## EXERCISE OBJECTIVE
Everything in the listing below from the line containing "before = set(bpy.data.objects)" through the line containing "obj.parent = None" should be repeated exactly; leave out every other line.

## COLLECTED MATERIAL
>>>

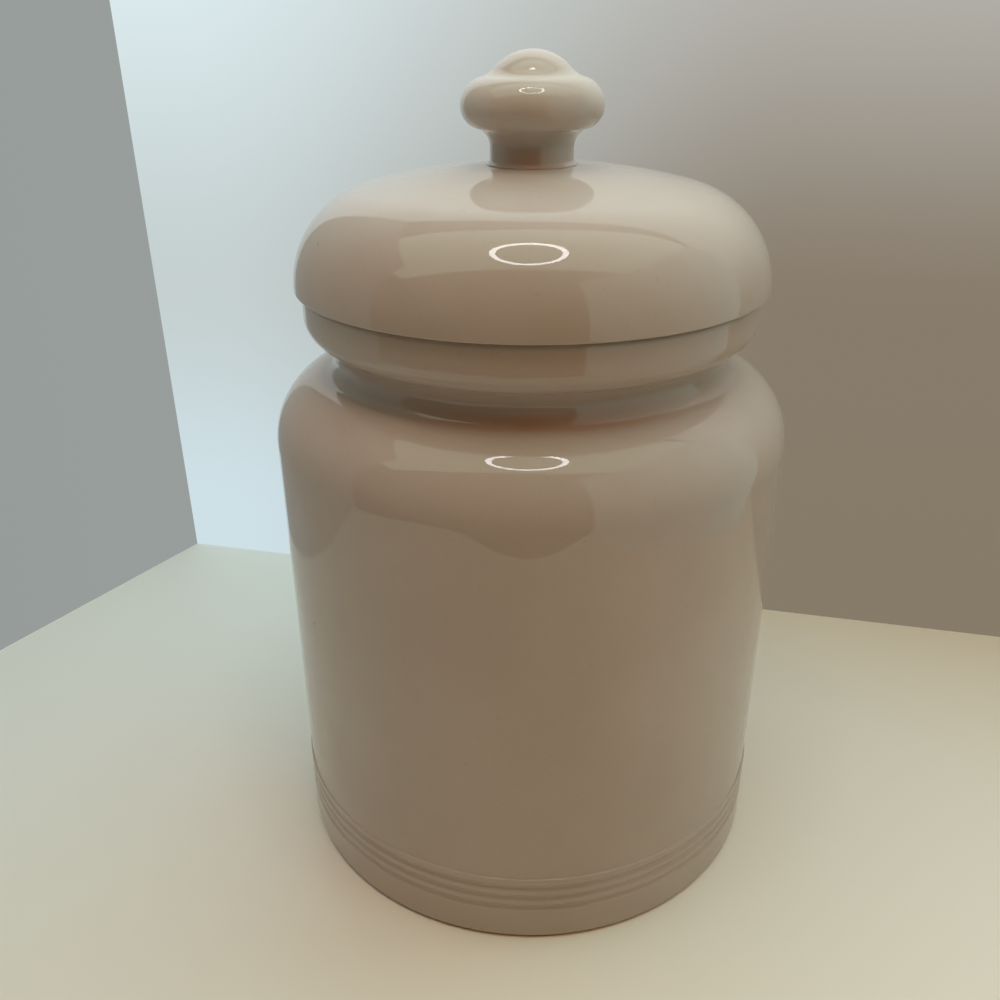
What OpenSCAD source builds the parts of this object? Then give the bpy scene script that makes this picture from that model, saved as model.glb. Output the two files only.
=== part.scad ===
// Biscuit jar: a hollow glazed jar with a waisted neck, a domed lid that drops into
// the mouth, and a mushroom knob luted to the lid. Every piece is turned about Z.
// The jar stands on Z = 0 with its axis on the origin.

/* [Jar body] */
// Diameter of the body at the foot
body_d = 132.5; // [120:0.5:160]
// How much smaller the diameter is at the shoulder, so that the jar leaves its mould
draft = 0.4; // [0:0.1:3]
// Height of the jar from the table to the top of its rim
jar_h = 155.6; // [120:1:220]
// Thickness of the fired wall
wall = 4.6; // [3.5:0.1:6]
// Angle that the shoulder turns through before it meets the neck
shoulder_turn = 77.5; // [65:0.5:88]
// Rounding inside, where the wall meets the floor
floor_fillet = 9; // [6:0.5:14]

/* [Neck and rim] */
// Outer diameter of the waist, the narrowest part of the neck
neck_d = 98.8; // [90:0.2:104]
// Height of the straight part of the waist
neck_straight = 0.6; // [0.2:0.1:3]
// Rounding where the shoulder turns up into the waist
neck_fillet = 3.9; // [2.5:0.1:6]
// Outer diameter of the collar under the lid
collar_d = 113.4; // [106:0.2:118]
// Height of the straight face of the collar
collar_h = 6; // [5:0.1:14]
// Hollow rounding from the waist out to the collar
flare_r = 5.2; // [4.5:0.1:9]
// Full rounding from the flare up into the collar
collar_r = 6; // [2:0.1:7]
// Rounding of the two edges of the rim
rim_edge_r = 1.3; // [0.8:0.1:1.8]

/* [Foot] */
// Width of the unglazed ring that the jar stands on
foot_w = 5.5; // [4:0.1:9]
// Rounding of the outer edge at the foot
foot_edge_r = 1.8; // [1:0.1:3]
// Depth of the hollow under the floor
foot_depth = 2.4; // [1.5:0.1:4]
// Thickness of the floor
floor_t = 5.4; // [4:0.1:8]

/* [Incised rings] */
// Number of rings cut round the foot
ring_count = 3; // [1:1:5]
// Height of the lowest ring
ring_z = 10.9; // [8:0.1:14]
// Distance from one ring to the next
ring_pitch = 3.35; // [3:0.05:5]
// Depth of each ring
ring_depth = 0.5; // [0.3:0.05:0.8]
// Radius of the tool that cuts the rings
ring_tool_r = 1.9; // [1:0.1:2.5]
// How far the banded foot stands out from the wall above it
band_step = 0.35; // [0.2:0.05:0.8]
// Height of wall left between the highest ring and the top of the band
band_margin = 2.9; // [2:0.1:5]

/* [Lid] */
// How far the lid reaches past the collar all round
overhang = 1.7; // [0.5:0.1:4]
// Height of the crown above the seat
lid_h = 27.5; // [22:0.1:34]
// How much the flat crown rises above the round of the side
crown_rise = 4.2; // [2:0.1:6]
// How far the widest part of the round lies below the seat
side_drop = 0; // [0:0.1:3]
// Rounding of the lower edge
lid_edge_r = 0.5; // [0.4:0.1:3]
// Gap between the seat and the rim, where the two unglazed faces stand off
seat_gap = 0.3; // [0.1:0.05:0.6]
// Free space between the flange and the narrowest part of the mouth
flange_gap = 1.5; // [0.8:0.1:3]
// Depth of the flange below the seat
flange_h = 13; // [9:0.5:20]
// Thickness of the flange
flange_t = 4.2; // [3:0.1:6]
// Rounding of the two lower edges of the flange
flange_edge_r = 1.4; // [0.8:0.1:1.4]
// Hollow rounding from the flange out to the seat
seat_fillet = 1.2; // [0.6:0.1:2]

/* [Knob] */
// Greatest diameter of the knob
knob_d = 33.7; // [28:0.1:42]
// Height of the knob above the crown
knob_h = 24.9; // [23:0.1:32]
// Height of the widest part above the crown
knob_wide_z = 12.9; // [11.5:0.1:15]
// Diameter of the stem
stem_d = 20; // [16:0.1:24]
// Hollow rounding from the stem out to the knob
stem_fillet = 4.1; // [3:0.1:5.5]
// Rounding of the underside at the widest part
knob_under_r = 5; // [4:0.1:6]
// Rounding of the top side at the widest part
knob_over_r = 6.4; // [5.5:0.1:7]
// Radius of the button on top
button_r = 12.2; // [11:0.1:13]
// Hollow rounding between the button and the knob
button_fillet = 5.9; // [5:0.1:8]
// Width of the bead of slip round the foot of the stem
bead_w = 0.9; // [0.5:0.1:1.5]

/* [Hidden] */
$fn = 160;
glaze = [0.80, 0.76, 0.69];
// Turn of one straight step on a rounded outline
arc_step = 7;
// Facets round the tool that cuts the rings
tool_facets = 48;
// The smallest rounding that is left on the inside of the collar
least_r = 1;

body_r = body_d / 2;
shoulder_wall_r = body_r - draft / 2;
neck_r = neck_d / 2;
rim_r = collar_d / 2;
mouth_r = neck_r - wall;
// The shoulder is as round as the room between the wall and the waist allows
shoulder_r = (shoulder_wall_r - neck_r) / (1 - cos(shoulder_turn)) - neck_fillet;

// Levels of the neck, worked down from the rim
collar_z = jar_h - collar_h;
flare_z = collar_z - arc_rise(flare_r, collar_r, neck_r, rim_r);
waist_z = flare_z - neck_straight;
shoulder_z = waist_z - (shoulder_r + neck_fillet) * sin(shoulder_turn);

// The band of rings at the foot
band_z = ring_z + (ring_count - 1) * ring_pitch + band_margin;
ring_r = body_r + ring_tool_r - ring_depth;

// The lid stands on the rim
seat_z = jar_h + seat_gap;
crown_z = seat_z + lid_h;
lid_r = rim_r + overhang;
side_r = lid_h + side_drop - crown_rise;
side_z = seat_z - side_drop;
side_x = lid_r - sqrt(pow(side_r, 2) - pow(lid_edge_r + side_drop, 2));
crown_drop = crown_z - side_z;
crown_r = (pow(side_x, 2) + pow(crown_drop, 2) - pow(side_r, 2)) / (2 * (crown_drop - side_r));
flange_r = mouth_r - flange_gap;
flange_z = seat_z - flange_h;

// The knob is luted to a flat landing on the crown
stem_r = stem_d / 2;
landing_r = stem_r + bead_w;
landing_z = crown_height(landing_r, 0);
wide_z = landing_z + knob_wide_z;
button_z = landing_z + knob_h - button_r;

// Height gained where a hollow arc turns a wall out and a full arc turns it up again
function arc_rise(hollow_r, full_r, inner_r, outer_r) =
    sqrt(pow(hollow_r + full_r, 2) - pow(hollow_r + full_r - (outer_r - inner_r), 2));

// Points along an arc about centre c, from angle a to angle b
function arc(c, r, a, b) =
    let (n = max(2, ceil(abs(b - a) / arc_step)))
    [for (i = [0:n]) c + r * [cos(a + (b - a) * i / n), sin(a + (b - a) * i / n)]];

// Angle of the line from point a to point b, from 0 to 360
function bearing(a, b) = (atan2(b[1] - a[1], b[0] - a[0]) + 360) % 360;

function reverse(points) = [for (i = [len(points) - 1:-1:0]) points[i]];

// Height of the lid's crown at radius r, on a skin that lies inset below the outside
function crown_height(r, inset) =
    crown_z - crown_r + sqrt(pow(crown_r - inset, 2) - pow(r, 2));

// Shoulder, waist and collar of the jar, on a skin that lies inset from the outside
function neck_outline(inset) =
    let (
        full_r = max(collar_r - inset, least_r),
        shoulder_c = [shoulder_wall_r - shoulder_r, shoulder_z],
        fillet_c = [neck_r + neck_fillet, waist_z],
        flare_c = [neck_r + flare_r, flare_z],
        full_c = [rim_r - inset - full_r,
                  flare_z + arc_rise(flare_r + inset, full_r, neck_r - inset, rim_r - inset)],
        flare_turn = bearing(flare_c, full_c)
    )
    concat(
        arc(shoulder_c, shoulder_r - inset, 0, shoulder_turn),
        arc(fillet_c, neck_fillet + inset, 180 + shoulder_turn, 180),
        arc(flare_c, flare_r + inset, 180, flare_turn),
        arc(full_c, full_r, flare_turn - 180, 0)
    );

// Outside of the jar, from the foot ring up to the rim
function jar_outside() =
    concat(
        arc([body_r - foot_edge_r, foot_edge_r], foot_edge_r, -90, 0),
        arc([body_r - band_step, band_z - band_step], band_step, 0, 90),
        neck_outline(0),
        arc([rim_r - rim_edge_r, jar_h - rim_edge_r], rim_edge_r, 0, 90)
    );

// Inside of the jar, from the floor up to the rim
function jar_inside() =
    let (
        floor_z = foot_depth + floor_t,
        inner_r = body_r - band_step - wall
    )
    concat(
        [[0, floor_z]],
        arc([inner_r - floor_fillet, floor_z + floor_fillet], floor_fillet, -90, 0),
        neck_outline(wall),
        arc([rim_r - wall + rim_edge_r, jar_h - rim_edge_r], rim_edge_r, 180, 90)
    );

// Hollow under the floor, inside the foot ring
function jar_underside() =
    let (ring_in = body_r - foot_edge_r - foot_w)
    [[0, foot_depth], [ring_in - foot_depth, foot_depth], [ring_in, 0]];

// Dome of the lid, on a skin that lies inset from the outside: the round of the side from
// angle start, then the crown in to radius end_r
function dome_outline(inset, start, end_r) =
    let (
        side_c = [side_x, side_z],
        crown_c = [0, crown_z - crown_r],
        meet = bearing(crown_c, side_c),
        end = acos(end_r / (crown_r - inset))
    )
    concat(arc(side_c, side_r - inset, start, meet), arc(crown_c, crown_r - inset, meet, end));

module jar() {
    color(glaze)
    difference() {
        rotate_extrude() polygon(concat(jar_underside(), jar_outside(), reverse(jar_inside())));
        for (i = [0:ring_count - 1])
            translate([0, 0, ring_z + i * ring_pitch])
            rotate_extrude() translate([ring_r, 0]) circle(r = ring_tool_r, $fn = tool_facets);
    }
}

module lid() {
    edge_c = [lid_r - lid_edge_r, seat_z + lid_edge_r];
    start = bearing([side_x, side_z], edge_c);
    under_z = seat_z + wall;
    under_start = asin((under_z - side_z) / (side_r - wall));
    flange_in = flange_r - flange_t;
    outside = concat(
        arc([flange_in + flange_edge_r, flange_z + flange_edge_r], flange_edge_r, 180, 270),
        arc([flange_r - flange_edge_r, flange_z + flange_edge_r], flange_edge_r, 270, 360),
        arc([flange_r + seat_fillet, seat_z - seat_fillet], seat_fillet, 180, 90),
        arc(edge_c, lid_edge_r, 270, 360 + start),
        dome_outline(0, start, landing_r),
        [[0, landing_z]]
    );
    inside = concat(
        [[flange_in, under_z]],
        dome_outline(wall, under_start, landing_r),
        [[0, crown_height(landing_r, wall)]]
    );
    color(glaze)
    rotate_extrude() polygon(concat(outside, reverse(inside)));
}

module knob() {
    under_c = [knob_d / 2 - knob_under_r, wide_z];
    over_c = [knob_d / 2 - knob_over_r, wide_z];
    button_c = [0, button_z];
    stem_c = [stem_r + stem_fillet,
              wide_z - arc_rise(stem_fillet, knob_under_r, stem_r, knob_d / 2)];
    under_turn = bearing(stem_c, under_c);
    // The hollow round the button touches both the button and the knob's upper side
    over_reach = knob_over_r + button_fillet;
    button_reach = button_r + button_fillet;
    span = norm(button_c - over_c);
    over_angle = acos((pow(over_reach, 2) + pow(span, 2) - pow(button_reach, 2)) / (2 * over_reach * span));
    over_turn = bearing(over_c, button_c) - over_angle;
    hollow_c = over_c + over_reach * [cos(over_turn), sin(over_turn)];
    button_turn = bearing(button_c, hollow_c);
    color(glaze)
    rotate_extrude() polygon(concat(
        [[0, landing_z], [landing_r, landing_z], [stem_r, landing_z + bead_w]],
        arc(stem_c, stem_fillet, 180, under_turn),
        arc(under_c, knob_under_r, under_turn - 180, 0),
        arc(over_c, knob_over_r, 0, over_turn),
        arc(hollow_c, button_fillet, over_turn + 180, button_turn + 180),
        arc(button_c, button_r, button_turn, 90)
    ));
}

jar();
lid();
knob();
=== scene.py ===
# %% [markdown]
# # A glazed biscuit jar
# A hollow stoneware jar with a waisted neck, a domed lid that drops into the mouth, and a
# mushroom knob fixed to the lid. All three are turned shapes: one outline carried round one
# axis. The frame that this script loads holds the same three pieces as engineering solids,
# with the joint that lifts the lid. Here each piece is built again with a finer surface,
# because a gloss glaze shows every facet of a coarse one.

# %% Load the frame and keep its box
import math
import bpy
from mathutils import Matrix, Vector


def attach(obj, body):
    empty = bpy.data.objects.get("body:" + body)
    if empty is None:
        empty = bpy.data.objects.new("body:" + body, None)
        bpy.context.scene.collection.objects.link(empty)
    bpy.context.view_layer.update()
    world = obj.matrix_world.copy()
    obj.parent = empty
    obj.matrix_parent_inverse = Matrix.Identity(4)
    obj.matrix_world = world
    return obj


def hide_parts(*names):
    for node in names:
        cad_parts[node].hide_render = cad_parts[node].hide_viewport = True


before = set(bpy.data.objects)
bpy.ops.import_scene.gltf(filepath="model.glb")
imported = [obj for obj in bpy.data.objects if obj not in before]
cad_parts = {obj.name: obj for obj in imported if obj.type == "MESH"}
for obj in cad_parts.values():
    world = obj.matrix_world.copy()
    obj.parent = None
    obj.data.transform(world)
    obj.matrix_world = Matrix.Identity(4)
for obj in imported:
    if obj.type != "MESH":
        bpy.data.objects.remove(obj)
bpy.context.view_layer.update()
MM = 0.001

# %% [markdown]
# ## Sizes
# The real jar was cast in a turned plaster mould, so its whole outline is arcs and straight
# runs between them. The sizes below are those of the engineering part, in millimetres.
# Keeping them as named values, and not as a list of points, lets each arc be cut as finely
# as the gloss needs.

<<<

## FINISHED EXERCISE
before = set(bpy.data.objects)
bpy.ops.import_scene.gltf(filepath="model.glb")
imported = [obj for obj in bpy.data.objects if obj not in before]
cad_parts = {obj.name: obj for obj in imported if obj.type == "MESH"}
for obj in cad_parts.values():
    world = obj.matrix_world.copy()
    obj.parent = None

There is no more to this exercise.